Looking forward, the integration of jump diffusion models into decentralized derivatives infrastructure represents a critical step toward creating resilient and capital-efficient markets. The future of decentralized finance hinges on its ability to manage systemic risk more effectively than its traditional counterparts. MJD and similar models provide the necessary mathematical framework to achieve this goal.

By accurately pricing tail risk, protocols can avoid the cascading liquidations that frequently occur during sudden market downturns. This leads to more stable collateralization and a reduction in the “contagion” effect where failure in one protocol spreads rapidly to others.

The next iteration of decentralized derivatives will likely see these models implemented not just for pricing, but for dynamic risk management. This involves using MJD parameters to calculate real-time collateral requirements based on the risk profile of individual positions. For instance, a highly leveraged position in an asset with a high jump intensity parameter would require a higher collateral ratio, while a less volatile position could be managed with greater capital efficiency.

This moves beyond static risk management and toward a dynamic system where risk is continuously assessed and managed.

The future of MJD in crypto also involves a focus on parameter calibration through on-chain data and decentralized oracles. As protocols mature, they will need reliable, tamper-proof data feeds that provide accurate inputs for these complex models.

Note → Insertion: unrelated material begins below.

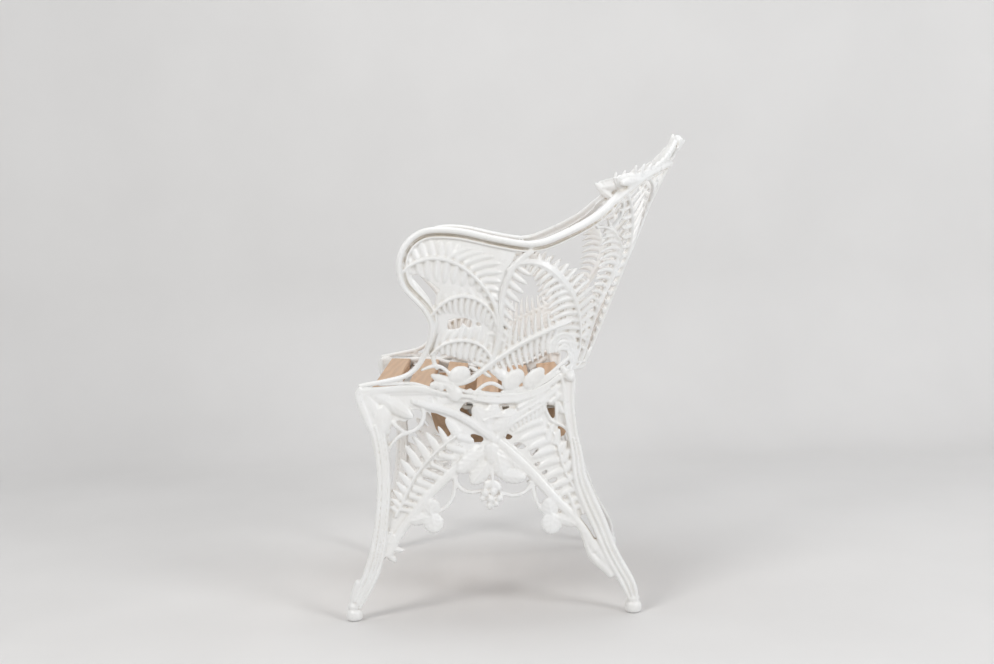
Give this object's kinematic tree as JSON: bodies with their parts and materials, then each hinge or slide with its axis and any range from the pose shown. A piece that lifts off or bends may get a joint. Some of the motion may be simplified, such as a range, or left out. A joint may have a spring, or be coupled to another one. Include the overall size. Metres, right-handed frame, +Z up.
{
  "type": "garden armchair",
  "caption": "Cast iron garden armchair with pierced fern and bramble openwork frames, a wrap-round fern back and arms, and a slatted wooden seat.",
  "frame": {"origin": "on the floor under the middle of the chair, at the centre of the bounding box's base", "axes": "+Z up, -Y towards the front of the chair, +X towards the sitter's left arm"},
  "size_m": [0.593, 0.6406, 0.8409],
  "materials": {
    "white_enamel": "semi-gloss white enamel on cast iron",
    "slat_wood": "oiled hardwood",
    "hardware_steel": "zinc plated steel"
  },
  "bodies": {
    "root": {"leg_frame_left": "white_enamel", "leg_frame_right": "white_enamel", "arm_panel_left": "white_enamel", "arm_panel_right": "white_enamel", "back_panel": "white_enamel", "seat_slat_1": "slat_wood", "seat_slat_2": "slat_wood", "seat_slat_3": "slat_wood", "seat_slat_4": "slat_wood", "seat_slat_5": "slat_wood", "seat_slat_6": "slat_wood", "seat_cleat_left": "slat_wood", "seat_cleat_right": "slat_wood", "slat_screws": "hardware_steel", "slat_screw_washers": "hardware_steel", "panel_bolts": "hardware_steel", "panel_washers": "hardware_steel", "panel_nuts": "hardware_steel", "flange_bolts": "hardware_steel", "flange_washers": "hardware_steel", "flange_nuts": "hardware_steel", "post_bolts": "hardware_steel", "post_washers": "hardware_steel", "post_nuts": "hardware_steel", "cleat_screws": "hardware_steel"}
  },
  "joints": []
}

This necessitates the development of new data structures and oracle designs that can deliver real-time implied volatility surfaces to smart contracts.

This shift from off-chain calculation to on-chain implementation will redefine how risk is managed in a permissionless environment.

The challenge for decentralized markets is to build systems that are robust enough to handle these complex calculations without sacrificing efficiency or transparency. The goal is to create a financial ecosystem where risk is accurately priced, collateral is efficiently utilized, and systemic failures due to un-modeled tail risk are minimized. MJD provides the foundational mathematics for this next generation of risk-aware protocols.